劉云帶著滿腹感嘆走了,在他身后,劍門關上狼煙翻騰,殺氣蔽日,清軍和夔州軍的攻防戰,仍然在繼續。
而在漢中城內,瑪喇希已經坐不住了,從漢中西南東三個方向傳來的消息都不容樂觀,西面豪格在劍閣處已經屯兵良久,不見寸進;南邊譚拜和賀珍在安康對峙,清軍雖占上風,但短時間里也不能徹底將賀珍剿滅,雙方正在慘烈的拉鋸戰,死的人成千上萬;而東邊原本太平的西安方向,自從那股從陰平道宰了李國翰冒出來的明軍,在秦嶺里神出鬼沒,截斷了漢中通往西安的陳倉道,殺了好幾個押糧的將官、劫走燒光了好幾批糧草后,從西安再無一顆米能運過來,而漢中貧瘠,所有的糧草都被賀珍禍害一空,民間也壓榨不出一點糧食,大量的老百姓逃難甘肅、關中,漢中已然千里無人煙,村落破敗,弄得他在漢中城中坐,腹中空蕩蕩。
瑪喇希也曾帶兵四出尋找明軍,奈何江山廣袤,茫茫千里秦嶺,何處尋去?
有心想要分兵而出,又擔心人少了抵不過,畢竟有成例在先,那些押糧的清軍隊伍,哪個不是兩千人上下,被殺得連渣都不剩。
故而瑪喇希焦頭爛額,每日里帶著兵氣勢洶洶的出城尋找,又垂頭喪氣的灰溜溜的回來,卻沒有找尋到明軍的一點線索。
眼看著時光流逝,六月就要過去,豪格的脾氣瑪喇希很清楚,這么下去,自己的腦袋搬家是遲早的事情,他煩躁不已,絕望得就要自盡了事。
就在這時,奉命修路的蘇勒來了。
蘇勒是帶著自己的百人巴牙喇兵護衛過來的,除此之外,他什么人也沒有了,豪格做得很絕,連雜役也沒給他派一個,美其名曰,到了漢中,自然就能從當地漢人百姓里征發到民夫。
蘇勒沒有計較,因為他的心中,此行根本不是為了修那勞什子的路來的。
王歡!這個名字讓他無比渴望,當初在武昌道上,從那幾個好不容易俘虜的白桿兵嘴里,經過嚴刑拷打軟硬兼施后,終于問出來的名字時,蘇勒就大為驚訝,原來布下重重迷霧,將他耍得團團轉,還拐去了價值連城的金銀財物的主謀,竟然不是李廷玉,而是一個叫做王歡的小和尚!
所幸這幾個白桿兵所知不多,蘇勒沒有問出財物的去向,不過蘇勒記憶很好,很快回憶起來,當時李廷玉的輜重營里,的確有幾個來路不明的小和尚,還曾經與自己打過照面,依稀能夠想起來那個面相里就帶著狡詐的瘦小沙彌模樣。
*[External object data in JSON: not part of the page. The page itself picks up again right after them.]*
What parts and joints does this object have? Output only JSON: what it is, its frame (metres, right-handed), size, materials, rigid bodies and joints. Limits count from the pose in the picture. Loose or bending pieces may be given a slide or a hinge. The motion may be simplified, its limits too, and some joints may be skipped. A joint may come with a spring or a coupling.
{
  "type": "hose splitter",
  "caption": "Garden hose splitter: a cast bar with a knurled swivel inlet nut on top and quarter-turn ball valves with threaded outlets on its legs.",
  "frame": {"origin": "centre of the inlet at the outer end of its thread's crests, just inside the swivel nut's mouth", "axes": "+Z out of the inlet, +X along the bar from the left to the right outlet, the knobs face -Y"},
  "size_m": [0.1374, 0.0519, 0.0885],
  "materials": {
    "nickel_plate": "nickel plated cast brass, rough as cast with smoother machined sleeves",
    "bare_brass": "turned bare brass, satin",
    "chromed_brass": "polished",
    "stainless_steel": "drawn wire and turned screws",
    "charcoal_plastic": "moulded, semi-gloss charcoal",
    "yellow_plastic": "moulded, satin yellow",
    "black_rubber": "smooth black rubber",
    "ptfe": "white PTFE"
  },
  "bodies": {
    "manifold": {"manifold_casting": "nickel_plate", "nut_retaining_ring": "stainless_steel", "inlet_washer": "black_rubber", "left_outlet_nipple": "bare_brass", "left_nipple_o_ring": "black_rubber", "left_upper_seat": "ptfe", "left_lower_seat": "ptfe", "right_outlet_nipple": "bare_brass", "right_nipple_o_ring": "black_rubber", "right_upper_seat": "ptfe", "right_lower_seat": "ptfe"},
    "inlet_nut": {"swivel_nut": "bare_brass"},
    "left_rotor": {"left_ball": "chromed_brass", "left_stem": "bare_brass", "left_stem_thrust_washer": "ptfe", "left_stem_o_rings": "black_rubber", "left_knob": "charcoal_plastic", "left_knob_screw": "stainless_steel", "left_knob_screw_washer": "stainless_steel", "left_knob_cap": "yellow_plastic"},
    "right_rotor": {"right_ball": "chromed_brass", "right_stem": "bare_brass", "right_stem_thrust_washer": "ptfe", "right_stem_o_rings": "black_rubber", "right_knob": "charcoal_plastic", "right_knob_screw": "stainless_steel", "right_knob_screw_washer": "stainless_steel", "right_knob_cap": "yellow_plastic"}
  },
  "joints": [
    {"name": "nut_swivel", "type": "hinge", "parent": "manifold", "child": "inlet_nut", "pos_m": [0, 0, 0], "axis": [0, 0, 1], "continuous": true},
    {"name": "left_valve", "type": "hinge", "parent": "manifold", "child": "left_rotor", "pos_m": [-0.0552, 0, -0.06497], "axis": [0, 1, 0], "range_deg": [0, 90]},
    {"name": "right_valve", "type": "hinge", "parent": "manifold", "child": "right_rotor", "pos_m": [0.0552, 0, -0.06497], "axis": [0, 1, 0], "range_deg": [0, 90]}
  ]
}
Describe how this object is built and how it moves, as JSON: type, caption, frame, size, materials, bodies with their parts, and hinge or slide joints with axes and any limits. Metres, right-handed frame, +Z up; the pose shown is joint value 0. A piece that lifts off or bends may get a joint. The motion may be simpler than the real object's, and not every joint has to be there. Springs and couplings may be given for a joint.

蘇勒恨得牙齒發癢,此人害得自己幾乎前途毀于一旦,如果不是多鐸照顧,恐怕今世再也無法翻身,從此后“王歡”這兩個字于蘇勒魂牽夢縈,比女人還要讓他上心,只要有機會就要打聽此人下落,如今得知,當初的小和尚竟然成了明朝總兵,這還了得!
于是蘇勒快馬加鞭,磨著牙花子沖進了漢中城里。
瑪喇希聽說蘇勒來了,并不怎么在意,對于這個后輩,雖然身上有攝政王的光環,但他并不害怕。
所以瑪喇希就坐在大堂上,坐著等蘇勒進來,略略問了幾句,就想打發他走。
蘇勒并不生氣,瑪喇希功勞大資歷高,從皇太極上位時就勒馬沙場,一生血戰無數,是一員值得尊重的老將,他很敬佩。
不過當瑪喇希有些魂不守舍頗為不耐煩的端起茶杯意圖送客時,蘇勒開口了。
“末將觀額真大人愁眉不展,似有心事纏身,不知所為何事?蘇勒不才,愿為大人分憂。”蘇勒恭聲說道,語氣里盡顯敬意。
瑪喇希有些走神,端著茶杯發愣,蘇勒說話之后停了片刻,才反應過來,“啊”了一聲道:“沒什么,沒什么。”
他不愿意在小輩面前,露出無能的樣子。
蘇勒知他所想,也不和他啰嗦,直接點破:“莫非額真大人所慮的,是那伙在漢中游蕩的明軍?”
瑪喇希眉頭一皺,有些不悅了,扁著嘴巴不說話,見他如此,蘇勒笑了笑,說道:“末將有一計,可為大人解憂!”